EXERCISE: Produce an exact copy of all the records.
____ RECORDS PROVIDED
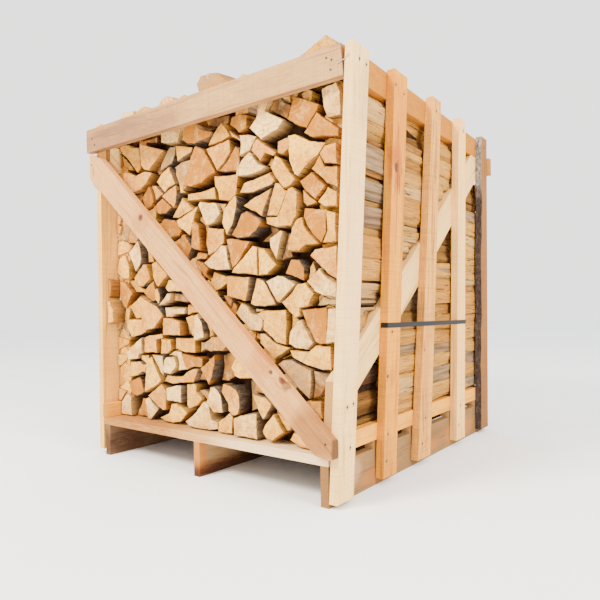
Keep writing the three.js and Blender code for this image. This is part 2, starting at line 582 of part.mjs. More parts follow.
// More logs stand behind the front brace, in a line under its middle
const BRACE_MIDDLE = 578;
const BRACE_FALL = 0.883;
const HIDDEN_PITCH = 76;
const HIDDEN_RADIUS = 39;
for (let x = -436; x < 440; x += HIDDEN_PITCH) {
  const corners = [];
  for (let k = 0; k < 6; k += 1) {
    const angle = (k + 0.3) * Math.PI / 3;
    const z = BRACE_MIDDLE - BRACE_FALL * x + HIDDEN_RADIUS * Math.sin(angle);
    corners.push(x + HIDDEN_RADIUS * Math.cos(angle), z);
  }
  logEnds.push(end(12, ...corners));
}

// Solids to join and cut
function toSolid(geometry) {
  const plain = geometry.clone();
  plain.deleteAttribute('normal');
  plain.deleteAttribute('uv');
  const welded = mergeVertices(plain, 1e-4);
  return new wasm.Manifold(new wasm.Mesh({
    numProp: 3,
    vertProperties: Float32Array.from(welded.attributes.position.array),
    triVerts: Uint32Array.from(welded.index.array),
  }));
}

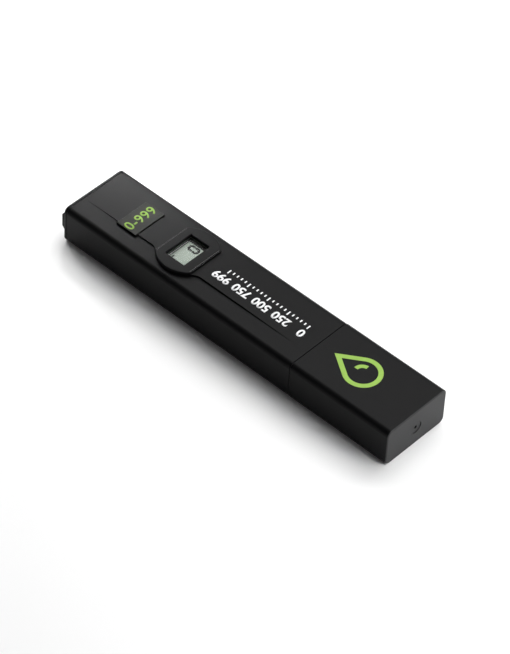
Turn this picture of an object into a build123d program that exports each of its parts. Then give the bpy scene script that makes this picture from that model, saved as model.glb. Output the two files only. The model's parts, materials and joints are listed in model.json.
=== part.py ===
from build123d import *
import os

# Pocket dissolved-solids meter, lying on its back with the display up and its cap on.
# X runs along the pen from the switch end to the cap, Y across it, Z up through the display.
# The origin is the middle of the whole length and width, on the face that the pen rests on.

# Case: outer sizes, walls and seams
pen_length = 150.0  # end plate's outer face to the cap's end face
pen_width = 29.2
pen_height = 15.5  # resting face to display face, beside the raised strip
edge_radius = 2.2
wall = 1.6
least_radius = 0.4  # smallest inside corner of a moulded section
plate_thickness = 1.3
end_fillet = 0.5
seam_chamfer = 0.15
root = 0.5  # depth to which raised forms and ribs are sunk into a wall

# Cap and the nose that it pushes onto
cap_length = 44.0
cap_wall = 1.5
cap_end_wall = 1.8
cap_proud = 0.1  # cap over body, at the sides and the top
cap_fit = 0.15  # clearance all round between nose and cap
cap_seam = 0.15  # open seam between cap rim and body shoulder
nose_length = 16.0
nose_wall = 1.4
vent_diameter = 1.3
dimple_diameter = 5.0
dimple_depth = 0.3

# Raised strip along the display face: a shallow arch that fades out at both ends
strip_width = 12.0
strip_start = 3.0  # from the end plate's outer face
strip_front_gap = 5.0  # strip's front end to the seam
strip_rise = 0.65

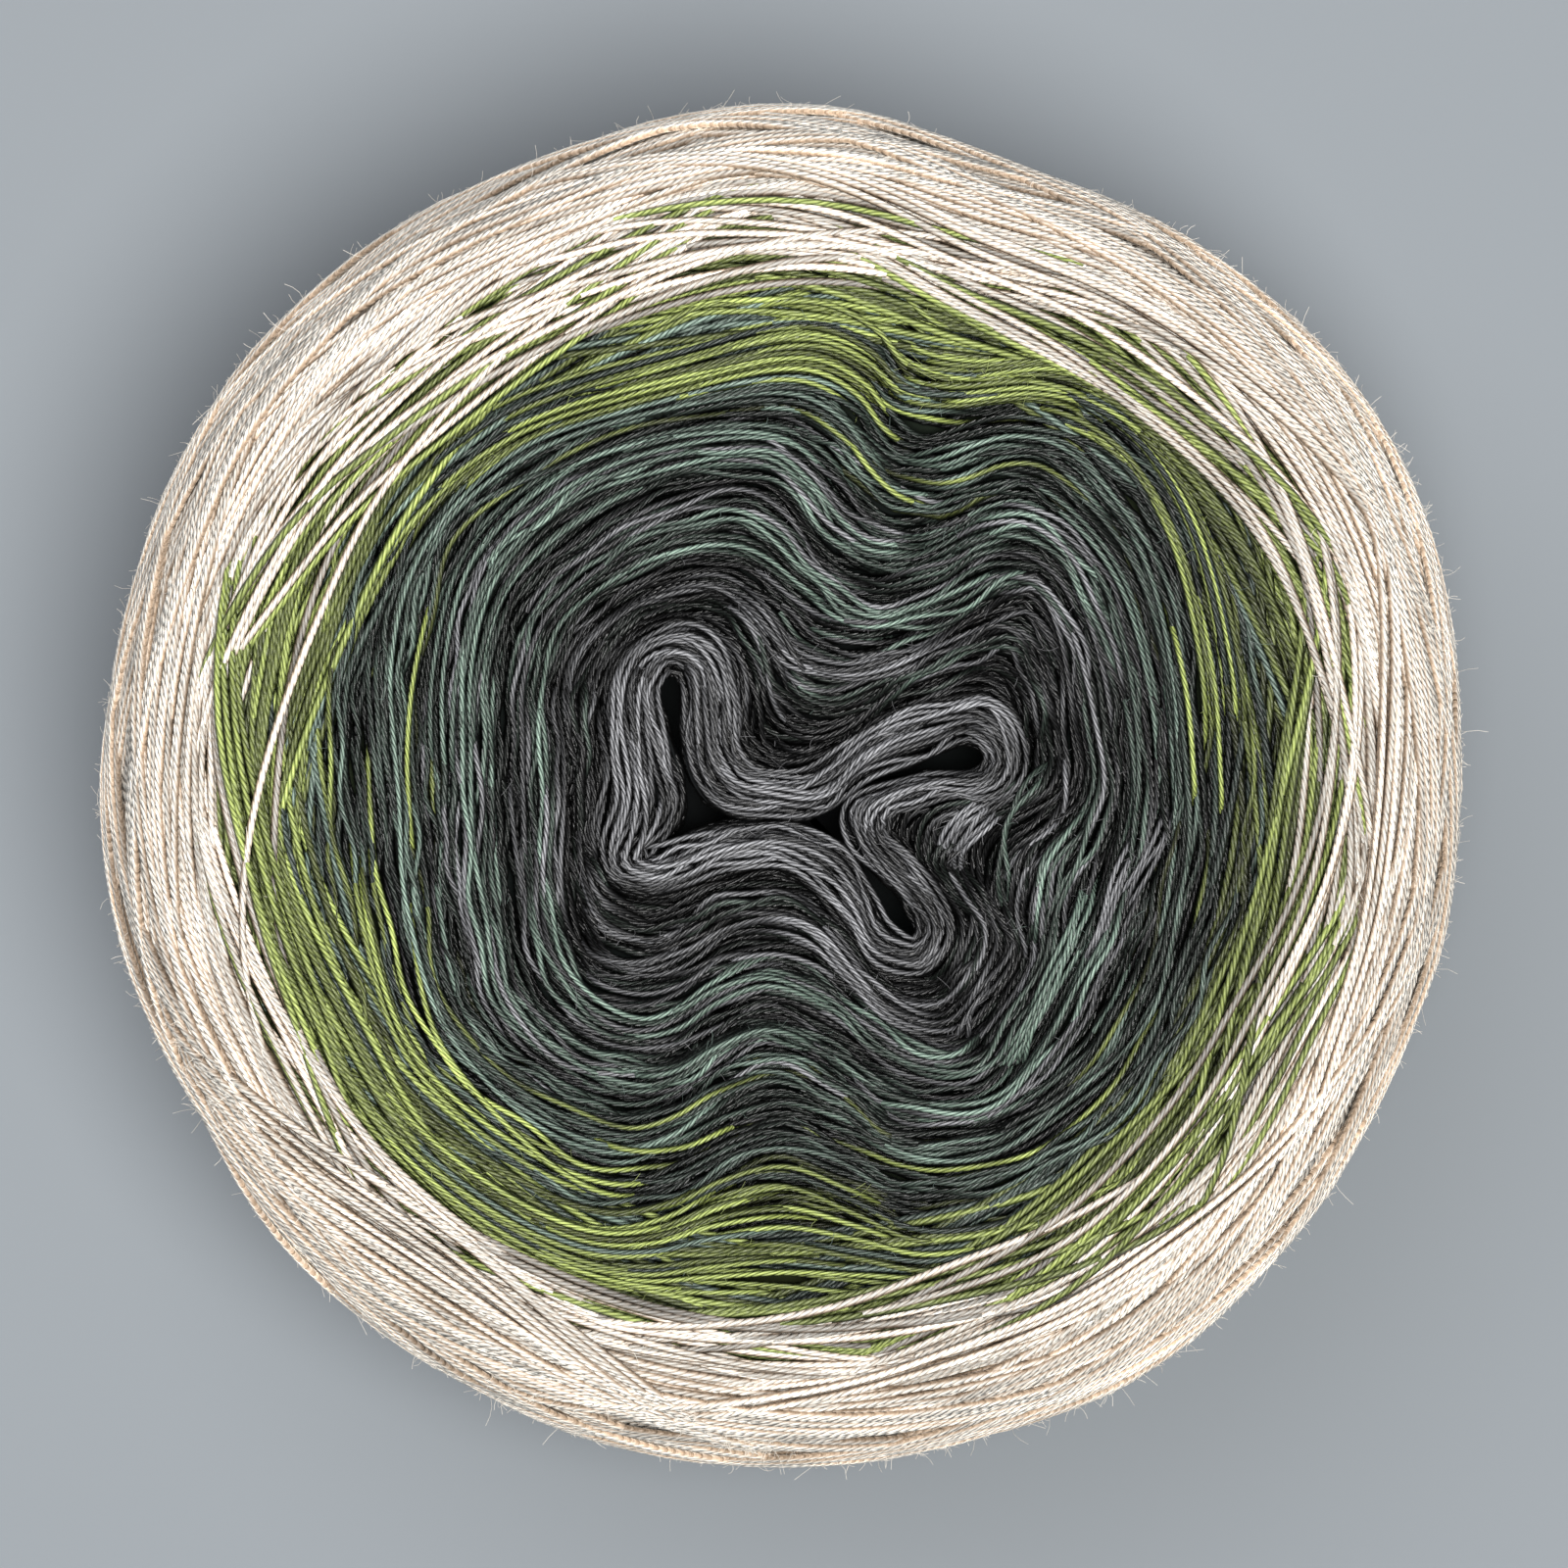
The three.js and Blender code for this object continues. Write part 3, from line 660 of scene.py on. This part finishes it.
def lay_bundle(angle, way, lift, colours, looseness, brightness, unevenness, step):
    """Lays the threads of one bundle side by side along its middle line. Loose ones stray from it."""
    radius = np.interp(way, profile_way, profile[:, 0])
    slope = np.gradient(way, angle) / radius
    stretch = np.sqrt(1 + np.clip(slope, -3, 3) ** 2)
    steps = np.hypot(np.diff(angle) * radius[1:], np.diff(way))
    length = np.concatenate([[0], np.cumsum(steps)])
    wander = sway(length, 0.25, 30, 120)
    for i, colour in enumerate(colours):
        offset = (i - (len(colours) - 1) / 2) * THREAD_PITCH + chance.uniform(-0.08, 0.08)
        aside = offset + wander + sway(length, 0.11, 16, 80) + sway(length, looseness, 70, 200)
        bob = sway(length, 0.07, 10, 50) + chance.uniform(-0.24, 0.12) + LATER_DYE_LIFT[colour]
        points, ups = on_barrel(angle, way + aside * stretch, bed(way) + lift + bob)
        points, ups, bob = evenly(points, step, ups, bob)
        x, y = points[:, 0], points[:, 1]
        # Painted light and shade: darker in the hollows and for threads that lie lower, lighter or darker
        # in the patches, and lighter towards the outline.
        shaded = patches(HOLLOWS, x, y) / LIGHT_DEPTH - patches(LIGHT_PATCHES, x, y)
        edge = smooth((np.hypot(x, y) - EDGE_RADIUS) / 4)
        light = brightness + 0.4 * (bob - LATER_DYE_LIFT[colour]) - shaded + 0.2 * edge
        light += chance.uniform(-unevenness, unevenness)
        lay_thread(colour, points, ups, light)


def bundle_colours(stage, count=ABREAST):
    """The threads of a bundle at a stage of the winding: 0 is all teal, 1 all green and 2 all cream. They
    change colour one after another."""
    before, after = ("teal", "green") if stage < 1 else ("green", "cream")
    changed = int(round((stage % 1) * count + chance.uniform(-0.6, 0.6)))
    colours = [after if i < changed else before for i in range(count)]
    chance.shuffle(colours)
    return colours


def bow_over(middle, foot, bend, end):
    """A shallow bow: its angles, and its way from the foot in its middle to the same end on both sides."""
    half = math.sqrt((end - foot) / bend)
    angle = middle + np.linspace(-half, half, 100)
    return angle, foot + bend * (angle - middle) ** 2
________
RESPONSE:
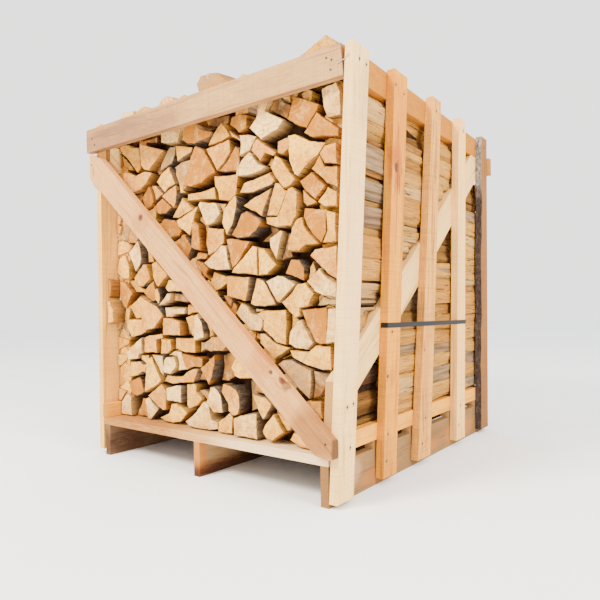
Keep writing the three.js and Blender code for this image. This is part 2, starting at line 582 of part.mjs. More parts follow.
// More logs stand behind the front brace, in a line under its middle
const BRACE_MIDDLE = 578;
const BRACE_FALL = 0.883;
const HIDDEN_PITCH = 76;
const HIDDEN_RADIUS = 39;
for (let x = -436; x < 440; x += HIDDEN_PITCH) {
  const corners = [];
  for (let k = 0; k < 6; k += 1) {
    const angle = (k + 0.3) * Math.PI / 3;
    const z = BRACE_MIDDLE - BRACE_FALL * x + HIDDEN_RADIUS * Math.sin(angle);
    corners.push(x + HIDDEN_RADIUS * Math.cos(angle), z);
  }
  logEnds.push(end(12, ...corners));
}

// Solids to join and cut
function toSolid(geometry) {
  const plain = geometry.clone();
  plain.deleteAttribute('normal');
  plain.deleteAttribute('uv');
  const welded = mergeVertices(plain, 1e-4);
  return new wasm.Manifold(new wasm.Mesh({
    numProp: 3,
    vertProperties: Float32Array.from(welded.attributes.position.array),
    triVerts: Uint32Array.from(welded.index.array),
  }));
}

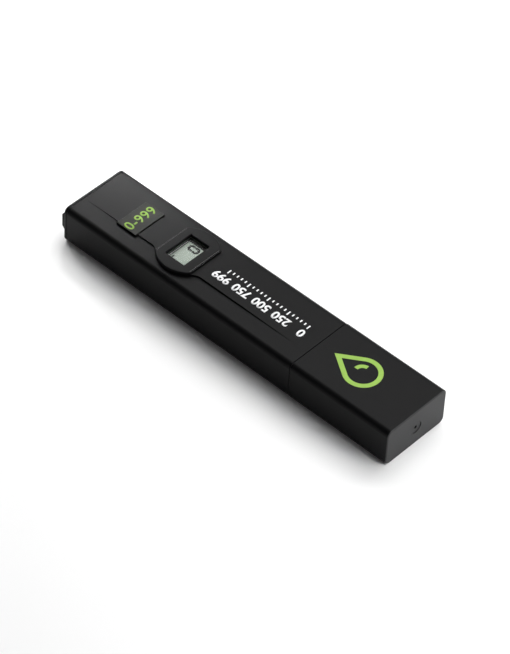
Turn this picture of an object into a build123d program that exports each of its parts. Then give the bpy scene script that makes this picture from that model, saved as model.glb. Output the two files only. The model's parts, materials and joints are listed in model.json.
=== part.py ===
from build123d import *
import os

# Pocket dissolved-solids meter, lying on its back with the display up and its cap on.
# X runs along the pen from the switch end to the cap, Y across it, Z up through the display.
# The origin is the middle of the whole length and width, on the face that the pen rests on.

# Case: outer sizes, walls and seams
pen_length = 150.0  # end plate's outer face to the cap's end face
pen_width = 29.2
pen_height = 15.5  # resting face to display face, beside the raised strip
edge_radius = 2.2
wall = 1.6
least_radius = 0.4  # smallest inside corner of a moulded section
plate_thickness = 1.3
end_fillet = 0.5
seam_chamfer = 0.15
root = 0.5  # depth to which raised forms and ribs are sunk into a wall

# Cap and the nose that it pushes onto
cap_length = 44.0
cap_wall = 1.5
cap_end_wall = 1.8
cap_proud = 0.1  # cap over body, at the sides and the top
cap_fit = 0.15  # clearance all round between nose and cap
cap_seam = 0.15  # open seam between cap rim and body shoulder
nose_length = 16.0
nose_wall = 1.4
vent_diameter = 1.3
dimple_diameter = 5.0
dimple_depth = 0.3

# Raised strip along the display face: a shallow arch that fades out at both ends
strip_width = 12.0
strip_start = 3.0  # from the end plate's outer face
strip_front_gap = 5.0  # strip's front end to the seam
strip_rise = 0.65

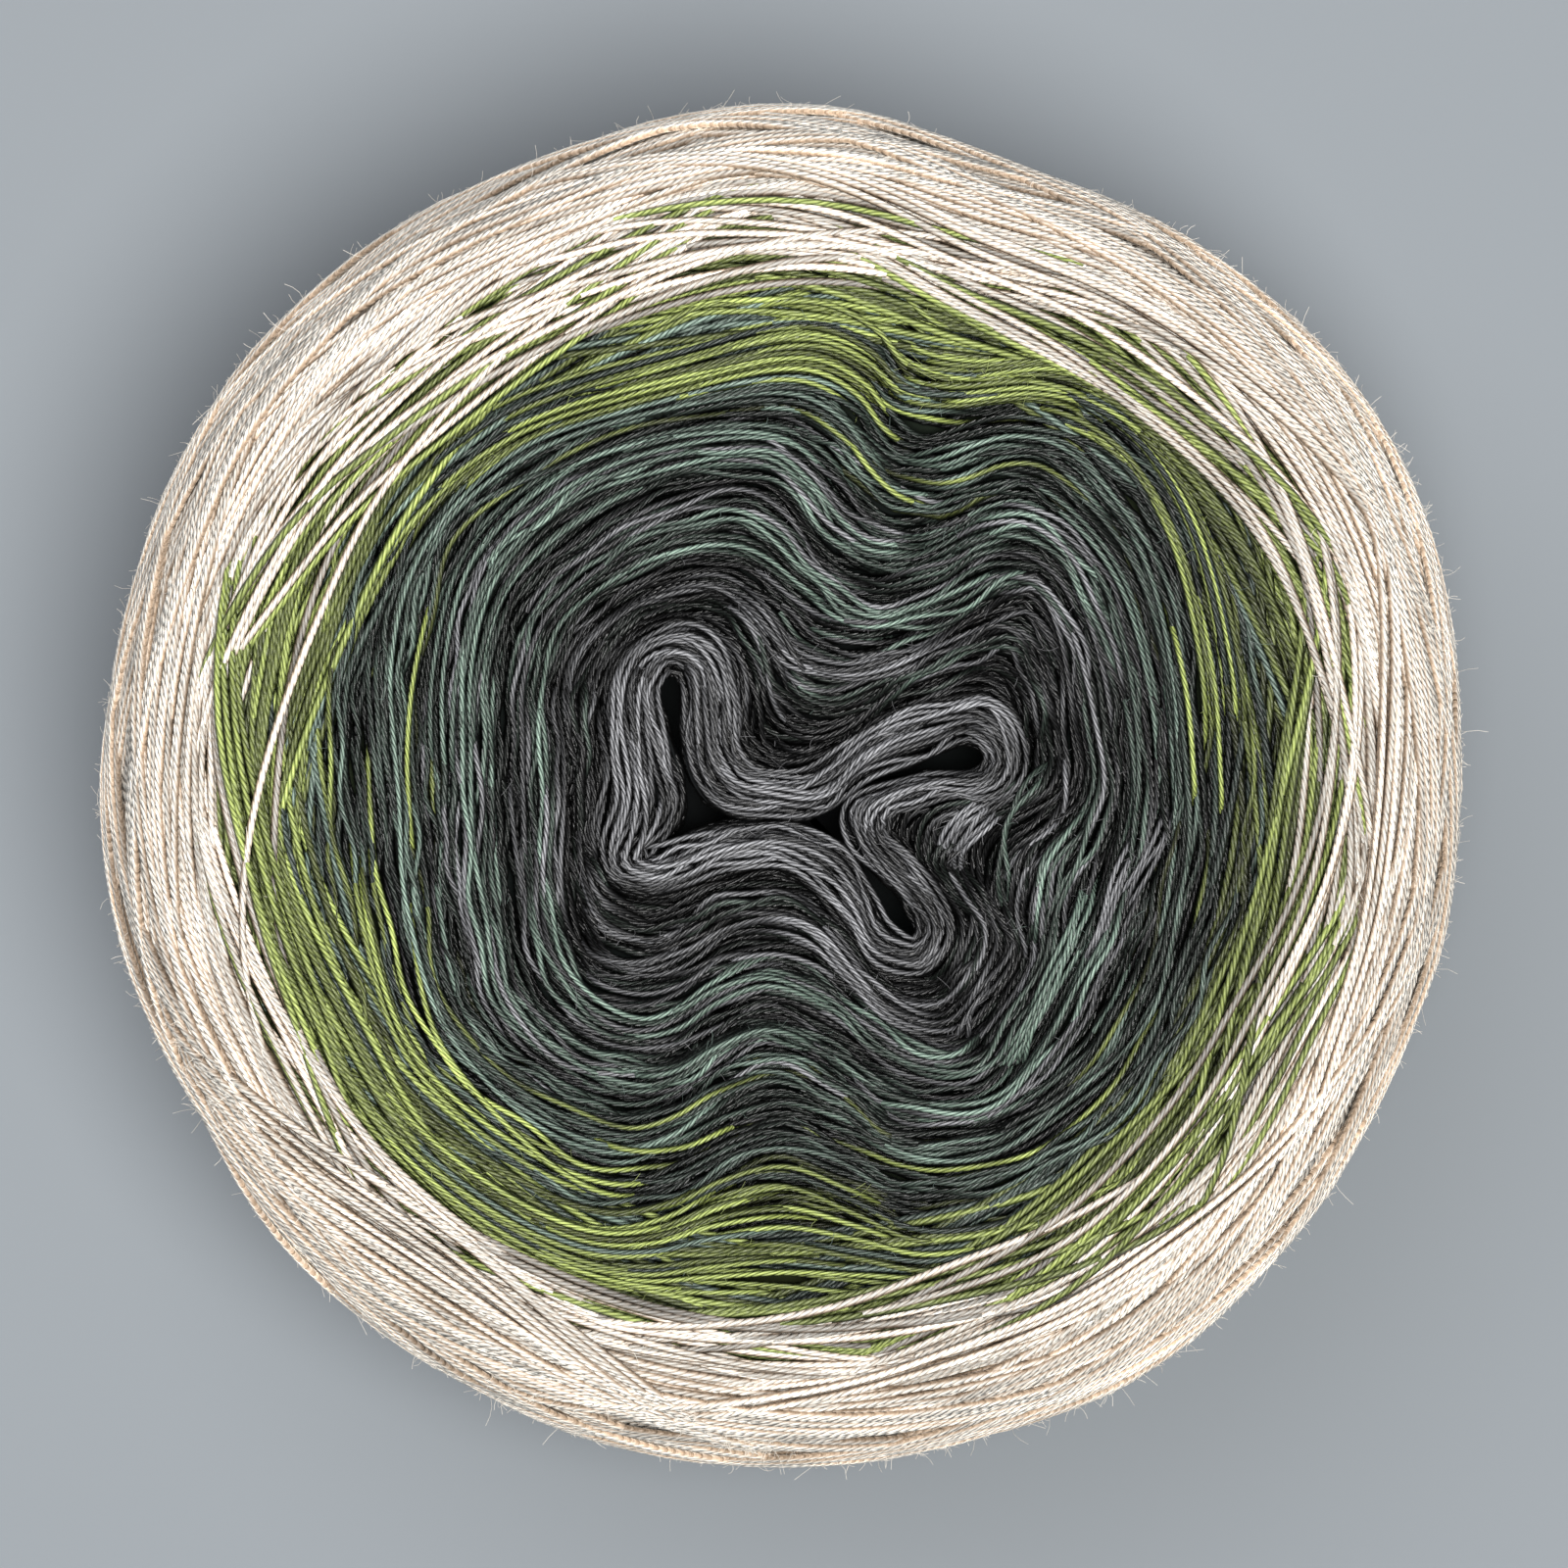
The three.js and Blender code for this object continues. Write part 3, from line 660 of scene.py on. This part finishes it.
def lay_bundle(angle, way, lift, colours, looseness, brightness, unevenness, step):
    """Lays the threads of one bundle side by side along its middle line. Loose ones stray from it."""
    radius = np.interp(way, profile_way, profile[:, 0])
    slope = np.gradient(way, angle) / radius
    stretch = np.sqrt(1 + np.clip(slope, -3, 3) ** 2)
    steps = np.hypot(np.diff(angle) * radius[1:], np.diff(way))
    length = np.concatenate([[0], np.cumsum(steps)])
    wander = sway(length, 0.25, 30, 120)
    for i, colour in enumerate(colours):
        offset = (i - (len(colours) - 1) / 2) * THREAD_PITCH + chance.uniform(-0.08, 0.08)
        aside = offset + wander + sway(length, 0.11, 16, 80) + sway(length, looseness, 70, 200)
        bob = sway(length, 0.07, 10, 50) + chance.uniform(-0.24, 0.12) + LATER_DYE_LIFT[colour]
        points, ups = on_barrel(angle, way + aside * stretch, bed(way) + lift + bob)
        points, ups, bob = evenly(points, step, ups, bob)
        x, y = points[:, 0], points[:, 1]
        # Painted light and shade: darker in the hollows and for threads that lie lower, lighter or darker
        # in the patches, and lighter towards the outline.
        shaded = patches(HOLLOWS, x, y) / LIGHT_DEPTH - patches(LIGHT_PATCHES, x, y)
        edge = smooth((np.hypot(x, y) - EDGE_RADIUS) / 4)
        light = brightness + 0.4 * (bob - LATER_DYE_LIFT[colour]) - shaded + 0.2 * edge
        light += chance.uniform(-unevenness, unevenness)
        lay_thread(colour, points, ups, light)


def bundle_colours(stage, count=ABREAST):
    """The threads of a bundle at a stage of the winding: 0 is all teal, 1 all green and 2 all cream. They
    change colour one after another."""
    before, after = ("teal", "green") if stage < 1 else ("green", "cream")
    changed = int(round((stage % 1) * count + chance.uniform(-0.6, 0.6)))
    colours = [after if i < changed else before for i in range(count)]
    chance.shuffle(colours)
    return colours


def bow_over(middle, foot, bend, end):
    """A shallow bow: its angles, and its way from the foot in its middle to the same end on both sides."""
    half = math.sqrt((end - foot) / bend)
    angle = middle + np.linspace(-half, half, 100)
    return angle, foot + bend * (angle - middle) ** 2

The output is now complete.